A removal under §306 is an emergency removal while one under §340 is not, he noted.

After examining legislative history, Kelley declared:

“[T]he Legislature expressly rejected having the inquiry prescribed in section 224.2, subdivision (b) apply in all cases when a child is placed into temporary custody and limited such inquiry to cases where a child is placed in temporary custody ‘pursuant to section 306.’ ”

Kelley’s concurring opinion does not express disagreement with his majority opinion; the majority opinion says that if there was error, it was harmless, while the concurring opinion proclaims that there was no error. But the approach taken by the two opinions was disparate.

Kelley explained:

“The main opinion in this case affirms based on finding any ICWA inquiry error harmless. Notwithstanding that result, I have written at some extended length to make the case for construing section 224.2, subdivision (b) narrowly for two reasons. First, our interpretation should conform to what the Legislature expressed and intended when it adopted the statute.

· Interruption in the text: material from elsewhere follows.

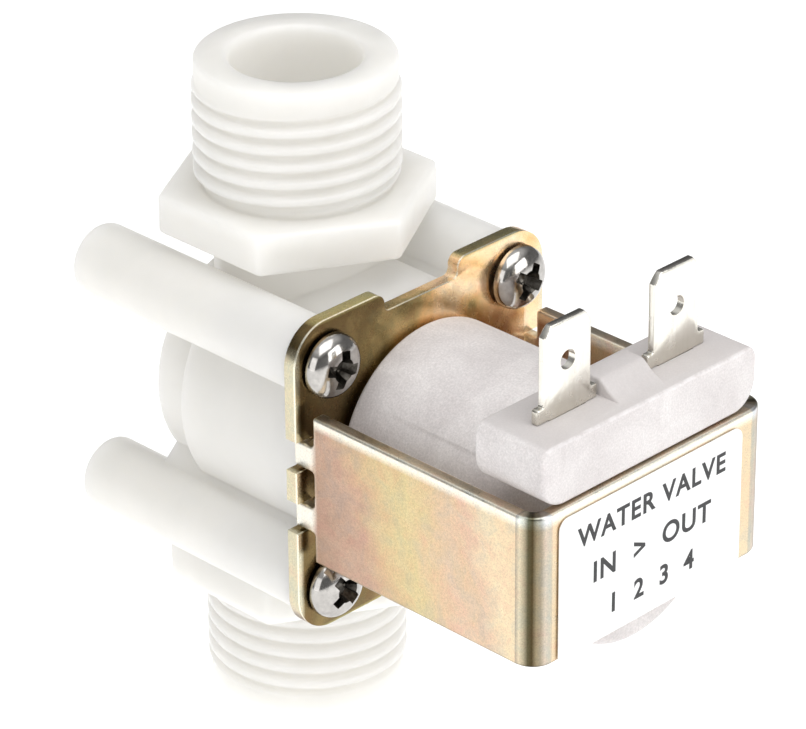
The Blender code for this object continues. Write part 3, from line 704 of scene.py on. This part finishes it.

“Second, the broader prevailing interpretation, which I believe to be incorrect, has placed significant and unnecessary burdens on the courts; perhaps not consciously, but due to an unusual confluence of circumstances. It is understandable that a parent’s counsel would scour a record for errors that might provide a basis for an appeal from an order terminating parental rights. And once section 224.2, subdivision (b) began to be interpreted as mandating the questioning of extended relatives in every case, it was inevitable that the issue would be raised in virtually every appeal, even where (as has so often been the case, including in this case) no other error had been identified. What is less understandable is the approach of DCFS, which routinely failed to inquire of extended relatives and now prevails upon the appellate courts to redress what it concedes to be its routine violation of section 224.2, subdivision (b) by deeming the errors ‘harmless.’ ”

He said that “I believe the preferred approach here should be to declare ‘no error’ rather than ‘harmless error.’ ”

The case is In re Adrian L., 2022 S.O.S. 6072.